Task objective → Copy, character for character, the lines running from the one with "obj.matrix_world = world" to the one with "settings: The node's", ends included. Leave out every other line.

────────────────────────────────────────

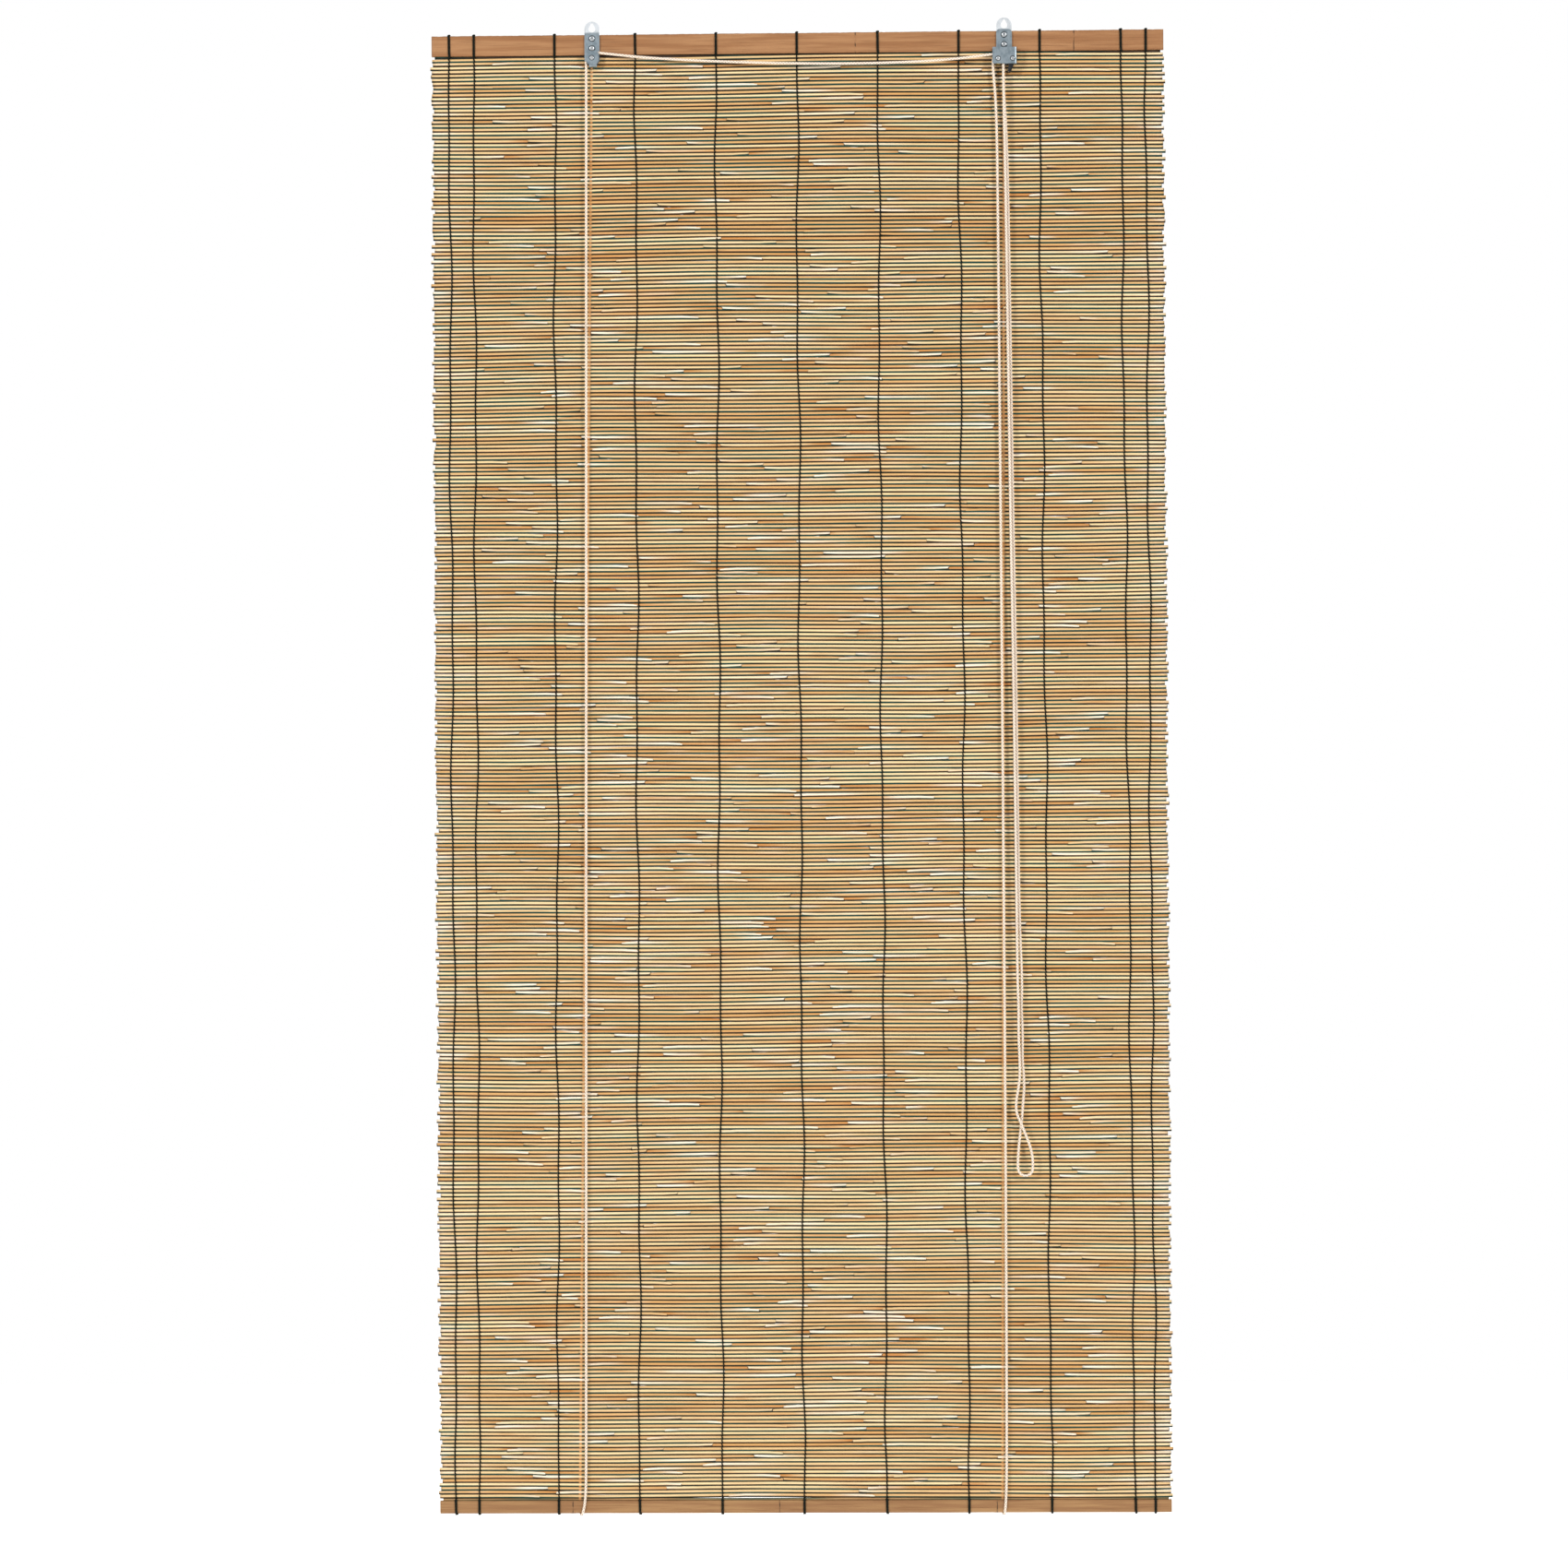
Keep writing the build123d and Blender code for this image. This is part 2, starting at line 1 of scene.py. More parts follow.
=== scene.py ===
"""A bamboo roll up blind, hanging fully lowered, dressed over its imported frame.

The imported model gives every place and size: two slat rails, the bands of reeds that fold into the roll, the
pressed hardware and the cord's routes. This script lays the finished surfaces over it: single reeds with
tapered, overlapping ends, twined warp threads, lashings, grained slats, braided cords and plated steel.
Lengths are metres, X runs across the window, -Y points into the room and +Z up, with the origin on the hang
line.
"""

import json
import logging
import math
from dataclasses import dataclass, field
from enum import Enum
from typing import Any, Sequence

import bpy
import numpy as np
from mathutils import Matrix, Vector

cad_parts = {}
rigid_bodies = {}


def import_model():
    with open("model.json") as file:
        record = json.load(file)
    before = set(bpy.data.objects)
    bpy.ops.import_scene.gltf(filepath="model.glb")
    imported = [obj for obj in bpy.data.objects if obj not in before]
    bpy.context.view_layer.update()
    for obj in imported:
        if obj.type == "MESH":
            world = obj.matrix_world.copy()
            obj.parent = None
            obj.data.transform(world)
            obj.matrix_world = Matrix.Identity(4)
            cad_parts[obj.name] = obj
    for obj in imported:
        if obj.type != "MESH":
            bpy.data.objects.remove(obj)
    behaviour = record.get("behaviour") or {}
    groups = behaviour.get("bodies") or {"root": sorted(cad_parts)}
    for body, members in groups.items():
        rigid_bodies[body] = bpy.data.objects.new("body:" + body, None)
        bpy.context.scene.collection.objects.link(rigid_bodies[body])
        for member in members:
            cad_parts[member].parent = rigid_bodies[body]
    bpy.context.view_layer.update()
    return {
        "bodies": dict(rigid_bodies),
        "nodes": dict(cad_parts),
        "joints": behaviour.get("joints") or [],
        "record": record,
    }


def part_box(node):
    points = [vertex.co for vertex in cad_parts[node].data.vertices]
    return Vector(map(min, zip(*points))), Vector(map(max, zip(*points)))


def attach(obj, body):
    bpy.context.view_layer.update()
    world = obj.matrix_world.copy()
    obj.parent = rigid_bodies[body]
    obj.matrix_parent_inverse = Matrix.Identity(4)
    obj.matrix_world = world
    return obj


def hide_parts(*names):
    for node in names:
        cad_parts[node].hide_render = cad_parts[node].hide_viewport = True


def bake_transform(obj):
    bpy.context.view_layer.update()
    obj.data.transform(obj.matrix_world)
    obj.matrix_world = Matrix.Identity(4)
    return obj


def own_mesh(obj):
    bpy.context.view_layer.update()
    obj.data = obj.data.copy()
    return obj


log = logging.getLogger("blind")

Pair = tuple[float, float]
Triple = tuple[float, float, float]
Route = Sequence[Triple]
Material = bpy.types.Material
Node = bpy.types.Node
Piece = bpy.types.Object
Socket = bpy.types.NodeSocket
Tree = bpy.types.NodeTree

MM = 0.001
TOUCHING = 1e-6  # two points nearer than this are one
BAND_COUNT = 32
ATTRIBUTE = "dressing"
WHITE = (1.0, 1.0, 1.0, 1.0)
ACROSS = (1.0, 0.0, 0.0)
OUTWARDS = (0.0, 1.0, 0.0)
UPWARDS = (0.0, 0.0, 1.0)


class Slot(Enum):
    """The record's material slots."""

    REED = "reed"
    RAIL = "rail"
    THREAD = "thread"
    CORD = "cord"


# Shader helpers -------------------------------------------------------------------------------


def linear(colour: str) -> tuple[float, float, float, float]:
    """Turns an sRGB hex colour into linear light.

    Args:
        colour: Six hex digits, such as "c8a070".

    Returns:
        Red, green and blue in linear light, and an alpha of 1.
    """
    channels = [int(colour[place : place + 2], 16) / 255 for place in (0, 2, 4)]
    red, green, blue = (c / 12.92 if c <= 0.04045 else ((c + 0.055) / 1.055) ** 2.4 for c in channels)
    return (red, green, blue, 1.0)


def add_node(tree: Tree, kind: str, inputs: dict[Any, Any] | None = None, **settings: Any) -> Node:
    """Adds one shader node.

    Args:
        tree: The node tree that it joins.
        kind: The node's type name, without its ShaderNode prefix.
        inputs: For each input socket, by name or number, a value, a hex colour or the socket to link.
        settings: The node's own settings, by name.

    Returns:
        The new node.
    """
    node = tree.nodes.new("ShaderNode" + kind)
    for name, value in settings.items():
        setattr(node, name, value)
    for key, value in (inputs or {}).items():
        if isinstance(value, Socket):
            tree.links.new(value, node.inputs[key])
        else:
            node.inputs[key].default_value = linear(value) if isinstance(value, str) else value
    return node


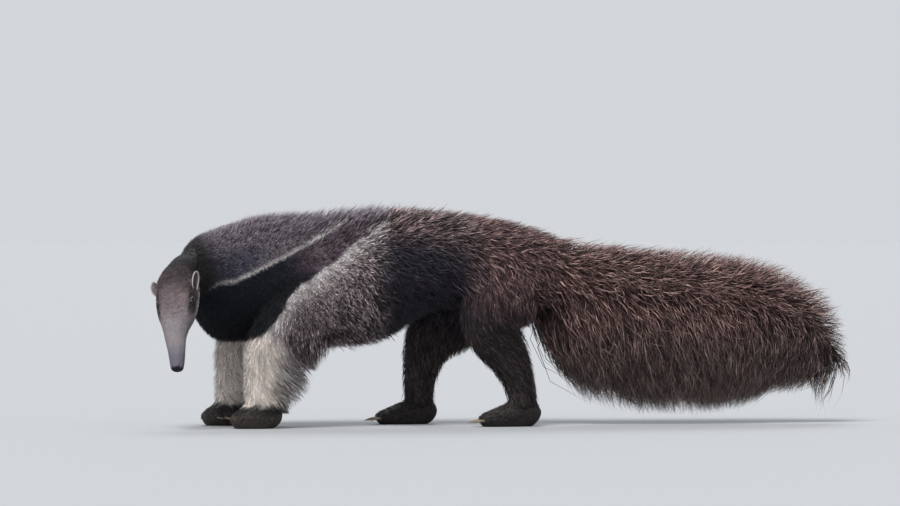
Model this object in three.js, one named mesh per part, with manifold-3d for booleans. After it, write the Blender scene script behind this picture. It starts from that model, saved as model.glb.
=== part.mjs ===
// A giant anteater, life size, standing in mid stride, its head turned to its left and hanging.
// Millimetres, +Z up. The animal walks towards -X and its left side is towards -Y.
// The group is set down so that the origin lies on the floor under the middle of the whole animal.
import * as THREE from "three";
import { mergeVertices } from "three/addons/utils/BufferGeometryUtils.js";
import Module from "manifold-3d";

const wasm = await Module();
wasm.setup();

// Driving dimensions
const BACK_HEIGHT = 400; // the trunk's middle line over the floor
const TRUNK_HALF = 143; // half the chest's width, with its short coat
const HEAD_LENGTH = 365;
const HEAD_HALF = 60; // half the head's width across the cheeks
const TAIL_LENGTH = 860; // from the rump to the end of the tail's coat
const FORE_TRACK = 110; // each forefoot's distance from the middle plane
const HIND_TRACK = 104;
const FAR_STEP = -52; // how far the right foreleg is ahead of the left
const EYE_RADIUS = 8.5;
const EAR_LENGTH = 58;
const EAR_HALF = 15;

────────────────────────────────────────

Task answer →
    obj.matrix_world = world
    return obj


def hide_parts(*names):
    for node in names:
        cad_parts[node].hide_render = cad_parts[node].hide_viewport = True


def bake_transform(obj):
    bpy.context.view_layer.update()
    obj.data.transform(obj.matrix_world)
    obj.matrix_world = Matrix.Identity(4)
    return obj


def own_mesh(obj):
    bpy.context.view_layer.update()
    obj.data = obj.data.copy()
    return obj


log = logging.getLogger("blind")

Pair = tuple[float, float]
Triple = tuple[float, float, float]
Route = Sequence[Triple]
Material = bpy.types.Material
Node = bpy.types.Node
Piece = bpy.types.Object
Socket = bpy.types.NodeSocket
Tree = bpy.types.NodeTree

MM = 0.001
TOUCHING = 1e-6  # two points nearer than this are one
BAND_COUNT = 32
ATTRIBUTE = "dressing"
WHITE = (1.0, 1.0, 1.0, 1.0)
ACROSS = (1.0, 0.0, 0.0)
OUTWARDS = (0.0, 1.0, 0.0)
UPWARDS = (0.0, 0.0, 1.0)


class Slot(Enum):
    """The record's material slots."""

    REED = "reed"
    RAIL = "rail"
    THREAD = "thread"
    CORD = "cord"


# Shader helpers -------------------------------------------------------------------------------


def linear(colour: str) -> tuple[float, float, float, float]:
    """Turns an sRGB hex colour into linear light.

    Args:
        colour: Six hex digits, such as "c8a070".

    Returns:
        Red, green and blue in linear light, and an alpha of 1.
    """
    channels = [int(colour[place : place + 2], 16) / 255 for place in (0, 2, 4)]
    red, green, blue = (c / 12.92 if c <= 0.04045 else ((c + 0.055) / 1.055) ** 2.4 for c in channels)
    return (red, green, blue, 1.0)


def add_node(tree: Tree, kind: str, inputs: dict[Any, Any] | None = None, **settings: Any) -> Node:
    """Adds one shader node.

    Args:
        tree: The node tree that it joins.
        kind: The node's type name, without its ShaderNode prefix.
        inputs: For each input socket, by name or number, a value, a hex colour or the socket to link.
        settings: The node's own settings, by name.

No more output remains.